His death just short of his 92nd birthday left his daughter with a dilemma of what to do with thousands of pages of scribbled notes diaries and press cuttings, which constituted the outline of a memoir.
For years they sat in an old chest, until finally pieced together and transcribed during lockdown creating a fascinating chronicle of a vanished London from 1907 through to 1946.
The book, Longer Days has already earned enthusiastic reviews from Jeremy Corbyn MP and actor Julie Hesmondhalgh.
The book of his memoir is now available in South London book shops : Dulwich Books, 6 Croxted Rd, West Dulwich SE21 8SW Chener Books, 14 Lordship Lane, SE22 8HN Review, 131 Bellenden Road, Peckham SE15 4QY Bookmarks! Bloomsbury Street, WC1 5QB Housmans, 5 Caledonian Road, Kings Cross N1 9DX Rye Books, 47 Northcross Road, SE22 9ET Crow on the Hill, 50 Westow Street, Crystal Palace SE19 3AF Clapham Books, 26 The Pavement, SW4 OAJ Kirkdale Bookshop, 272 Kirkdale, Sydenham SE26 4RS The Word, 314 New Cross Road, SE 14 6AF
Main pic: At a bomb crater. Fred Roy is the left of the two gentlemen, top right.

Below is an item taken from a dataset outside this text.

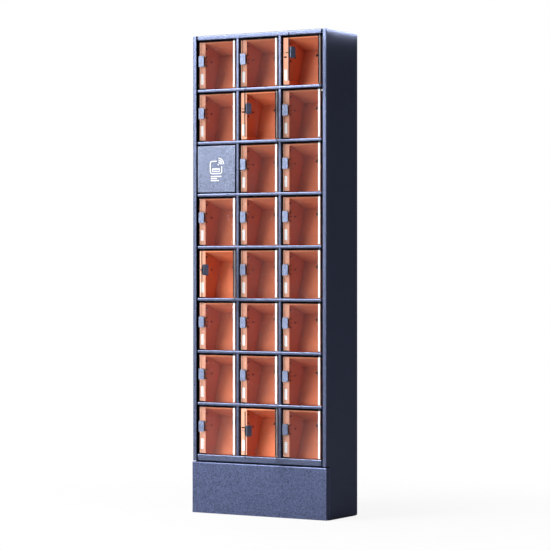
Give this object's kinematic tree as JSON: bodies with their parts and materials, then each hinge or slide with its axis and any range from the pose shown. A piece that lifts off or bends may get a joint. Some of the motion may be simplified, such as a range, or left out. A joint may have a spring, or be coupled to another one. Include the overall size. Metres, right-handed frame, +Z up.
{
  "type": "phone charging kiosk",
  "caption": "Tall steel cabinet with a grid of clear hinged doors over copper-coloured phone charging compartments, a card reader panel, a plinth and a rear service door.",
  "frame": {"origin": "centre of the cabinet's footprint on the floor", "axes": "+Z up, +X to the right of a person facing the doors, -Y out of the front, +Y out of the back"},
  "size_m": [0.604, 0.3977, 1.86],
  "materials": {
    "blue_coat": "fine-textured blue-grey powder coat",
    "copper_coat": "satin copper-coloured coat",
    "door_acrylic": "clear acrylic pane, with a white stile, painted catch plate and steel strike",
    "zinc_steel": "bright zinc plated",
    "black_plastic": "moulded black",
    "white_plastic": "satin white",
    "lock_case": "moulded dark grey",
    "circuit_board": "solder mask green",
    "aluminium_case": "mill finish",
    "foot_rubber": "moulded"
  },
  "bodies": {
    "cabinet": {"side_panel_left": "blue_coat", "side_panel_right": "blue_coat", "top_panel": "blue_coat", "base_tray": "blue_coat", "header_rail": "blue_coat", "bottom_rail": "blue_coat", "shelf_rails": "blue_coat", "mullions": "blue_coat", "grid_brackets": "blue_coat", "partition_plates": "blue_coat", "lock_channels": "copper_coat", "liner_left_walls": "copper_coat", "liner_right_walls": "copper_coat", "liner_ceilings": "copper_coat", "liner_floors": "copper_coat", "liner_back_walls": "copper_coat", "charging_ports": "black_plastic", "label_plates": "white_plastic", "lock_bodies": "lock_case", "lock_screws": "black_plastic", "hinge_pins": "zinc_steel", "control_cover": "blue_coat", "reader_icon": "white_plastic", "rfid_reader": "lock_case", "control_board": "circuit_board", "plinth_cover": "blue_coat", "levelling_feet": "foot_rubber", "rear_sill": "blue_coat", "rear_hinge_brackets": "zinc_steel", "power_inlet": "black_plastic", "power_supply": "aluminium_case", "charging_boards": "circuit_board", "wiring_looms": "black_plastic"},
    "lock_bolts": {"lock_bolts": "zinc_steel"},
    "rear_door": {"rear_door": "blue_coat"},
    "rear_lock": {"rear_lock": "zinc_steel"},
    "power_switch": {"power_switch": "black_plastic"},
    "door_r1c1": {"door_r1c1": "door_acrylic"},
    "door_r1c2": {"door_r1c2": "door_acrylic"},
    "door_r1c3": {"door_r1c3": "door_acrylic"},
    "door_r2c1": {"door_r2c1": "door_acrylic"},
    "door_r2c2": {"door_r2c2": "door_acrylic"},
    "door_r2c3": {"door_r2c3": "door_acrylic"},
    "door_r3c2": {"door_r3c2": "door_acrylic"},
    "door_r3c3": {"door_r3c3": "door_acrylic"},
    "door_r4c1": {"door_r4c1": "door_acrylic"},
    "door_r4c2": {"door_r4c2": "door_acrylic"},
    "door_r4c3": {"door_r4c3": "door_acrylic"},
    "door_r5c1": {"door_r5c1": "door_acrylic"},
    "door_r5c2": {"door_r5c2": "door_acrylic"},
    "door_r5c3": {"door_r5c3": "door_acrylic"},
    "door_r6c1": {"door_r6c1": "door_acrylic"},
    "door_r6c2": {"door_r6c2": "door_acrylic"},
    "door_r6c3": {"door_r6c3": "door_acrylic"},
    "door_r7c1": {"door_r7c1": "door_acrylic"},
    "door_r7c2": {"door_r7c2": "door_acrylic"},
    "door_r7c3": {"door_r7c3": "door_acrylic"},
    "door_r8c1": {"door_r8c1": "door_acrylic"},
    "door_r8c2": {"door_r8c2": "door_acrylic"},
    "door_r8c3": {"door_r8c3": "door_acrylic"}
  },
  "joints": [
    {"name": "door_r1c1_hinge", "type": "hinge", "parent": "cabinet", "child": "door_r1c1", "pos_m": [-0.1111, -0.1182, 1.745], "axis": [0, 0, 1], "range_deg": [0, 100]},
    {"name": "door_r1c2_hinge", "type": "hinge", "parent": "cabinet", "child": "door_r1c2", "pos_m": [0.0785, -0.1182, 1.745], "axis": [0, 0, 1], "range_deg": [0, 100]},
    {"name": "door_r1c3_hinge", "type": "hinge", "parent": "cabinet", "child": "door_r1c3", "pos_m": [0.2681, -0.1182, 1.745], "axis": [0, 0, 1], "range_deg": [-74, 26]},
    {"name": "door_r2c1_hinge", "type": "hinge", "parent": "cabinet", "child": "door_r2c1", "pos_m": [-0.1111, -0.1182, 1.542], "axis": [0, 0, 1], "range_deg": [0, 100]},
    {"name": "door_r2c2_hinge", "type": "hinge", "parent": "cabinet", "child": "door_r2c2", "pos_m": [0.0785, -0.1182, 1.542], "axis": [0, 0, 1], "range_deg": [-72.5, 27.5]},
    {"name": "door_r2c3_hinge", "type": "hinge", "parent": "cabinet", "child": "door_r2c3", "pos_m": [0.2681, -0.1182, 1.542], "axis": [0, 0, 1], "range_deg": [0, 100]},
    {"name": "door_r3c2_hinge", "type": "hinge", "parent": "cabinet", "child": "door_r3c2", "pos_m": [0.0785, -0.1182, 1.339], "axis": [0, 0, 1], "range_deg": [0, 100]},
    {"name": "door_r3c3_hinge", "type": "hinge", "parent": "cabinet", "child": "door_r3c3", "pos_m": [0.2681, -0.1182, 1.339], "axis": [0, 0, 1], "range_deg": [0, 100]},
    {"name": "door_r4c1_hinge", "type": "hinge", "parent": "cabinet", "child": "door_r4c1", "pos_m": [-0.1111, -0.1182, 1.136], "axis": [0, 0, 1], "range_deg": [0, 100]},
    {"name": "door_r4c2_hinge", "type": "hinge", "parent": "cabinet", "child": "door_r4c2", "pos_m": [0.0785, -0.1182, 1.136], "axis": [0, 0, 1], "range_deg": [0, 100]},
    {"name": "door_r4c3_hinge", "type": "hinge", "parent": "cabinet", "child": "door_r4c3", "pos_m": [0.2681, -0.1182, 1.136], "axis": [0, 0, 1], "range_deg": [0, 100]},
    {"name": "door_r5c1_hinge", "type": "hinge", "parent": "cabinet", "child": "door_r5c1", "pos_m": [-0.1111, -0.1182, 0.933], "axis": [0, 0, 1], "range_deg": [-71, 29]},
    {"name": "door_r5c2_hinge", "type": "hinge", "parent": "cabinet", "child": "door_r5c2", "pos_m": [0.0785, -0.1182, 0.933], "axis": [0, 0, 1], "range_deg": [0, 100]},
    {"name": "door_r5c3_hinge", "type": "hinge", "parent": "cabinet", "child": "door_r5c3", "pos_m": [0.2681, -0.1182, 0.933], "axis": [0, 0, 1], "range_deg": [0, 100]},
    {"name": "door_r6c1_hinge", "type": "hinge", "parent": "cabinet", "child": "door_r6c1", "pos_m": [-0.1111, -0.1182, 0.73], "axis": [0, 0, 1], "range_deg": [0, 100]},
    {"name": "door_r6c2_hinge", "type": "hinge", "parent": "cabinet", "child": "door_r6c2", "pos_m": [0.0785, -0.1182, 0.73], "axis": [0, 0, 1], "range_deg": [0, 100]},
    {"name": "door_r6c3_hinge", "type": "hinge", "parent": "cabinet", "child": "door_r6c3", "pos_m": [0.2681, -0.1182, 0.73], "axis": [0, 0, 1], "range_deg": [0, 100]},
    {"name": "door_r7c1_hinge", "type": "hinge", "parent": "cabinet", "child": "door_r7c1", "pos_m": [-0.1111, -0.1182, 0.527], "axis": [0, 0, 1], "range_deg": [0, 100]},
    {"name": "door_r7c2_hinge", "type": "hinge", "parent": "cabinet", "child": "door_r7c2", "pos_m": [0.0785, -0.1182, 0.527], "axis": [0, 0, 1], "range_deg": [0, 100]},
    {"name": "door_r7c3_hinge", "type": "hinge", "parent": "cabinet", "child": "door_r7c3", "pos_m": [0.2681, -0.1182, 0.527], "axis": [0, 0, 1], "range_deg": [0, 100]},
    {"name": "door_r8c1_hinge", "type": "hinge", "parent": "cabinet", "child": "door_r8c1", "pos_m": [-0.1111, -0.1182, 0.324], "axis": [0, 0, 1], "range_deg": [0, 100]},
    {"name": "door_r8c2_hinge", "type": "hinge", "parent": "cabinet", "child": "door_r8c2", "pos_m": [0.0785, -0.1182, 0.324], "axis": [0, 0, 1], "range_deg": [-73, 27]},
    {"name": "door_r8c3_hinge", "type": "hinge", "parent": "cabinet", "child": "door_r8c3", "pos_m": [0.2681, -0.1182, 0.324], "axis": [0, 0, 1], "range_deg": [0, 100]},
    {"name": "lock_bolts_slide", "type": "slide", "parent": "cabinet", "child": "lock_bolts", "axis": [0, 0, -1], "range_m": [0, 0.0065]},
    {"name": "rear_door_hinge", "type": "hinge", "parent": "cabinet", "child": "rear_door", "pos_m": [0.2795, 0.117, 0.981], "axis": [0, 0, -1], "range_deg": [0, 90]},
    {"name": "rear_lock_turn", "type": "hinge", "parent": "rear_door", "child": "rear_lock", "pos_m": [-0.2615, 0.118, 0.981], "axis": [0, -1, 0], "range_deg": [0, 90]},
    {"name": "power_switch_rock", "type": "hinge", "parent": "cabinet", "child": "power_switch", "pos_m": [-0.205, 0.117, 0.101], "axis": [-1, 0, 0], "range_deg": [0, 16]}
  ]
}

Two extracts from Longer Days…
Dr Head
On his family doctor I still cherish memories of the last time I saw Dr Head.
It was late autumn 1940, when Hitler was doing his utmost to blitzkrieg dear old scruffy Camberwell off the map.
There he sat, small and round, balding at the back, crouched over his heavy old fashioned desk, littered with the tools of his trade.
A stethoscope curled round a half consumed bottle of medicinal Scotch.
A crested china ashtray – ‘A present from Margate’ – full of ash and cigarette butts.
Bottles of medicine he had dispensed himself stood ready for collection, as did a pile of out dated periodicals and magazines removed from the waiting room and destined to help the war effort.
Half hidden below some medical pamphlets were fearsome looking instruments that would have delighted a De Sade or Torquemada.
It was dusk, just prior to the ghostly banshee howling of the air raid sirens heralding the arrival of Goering’s aeronauts and another night of pounding guns screaming bombs, death and destruction.
After writing my prescription, coughing and wheezing, he stubbed out his soggy dog end and re-lit a fresh Players medium.
Looking up he shook his wise old head and said, “These things will be the death of me”.
Sadly his diagnosis proved correct, and only a year or so later, while still in practice at 96 he went to bed one night never to wake again.
Second World War
Aliens were speedily rounded up at the start of the war; even bakers who had lived here for generations were not spared.
Frenzied mobs stoned and looted their shops, many were beaten up injured-even killed, simply because a great, great grand parent had permitted himself to be born in Kaiserland.
Naturally we were not told these things or allowed to witness them.
Harold and Elsie were still too young to appreciate what it was all about, but every morning on my way to school I had to pass the burnt out ruins of the shop where only days before we had bought our daily bread.
It saddened and sickened me, as I had liked the lady who had often given me a currant bun or surplus cake to eat on the way home.
But before long some of the patriotic fervour even rubbed off on the children as young as myself.
Anyone we disliked was dubbed “a stinking rotten German” and Hun replaced the Indians in our cowboy games.
Shown lurid pictures of the evil Hun tossing poor little Belgian babies into the air and then impaling them on their upturned bayonets horrified and frightened us.
‘That will happen here if we fail in our duty to King and country,’ we were told.
Just what we were to do as children was never made clear but we shared the general determination to do our bit-whatever that was.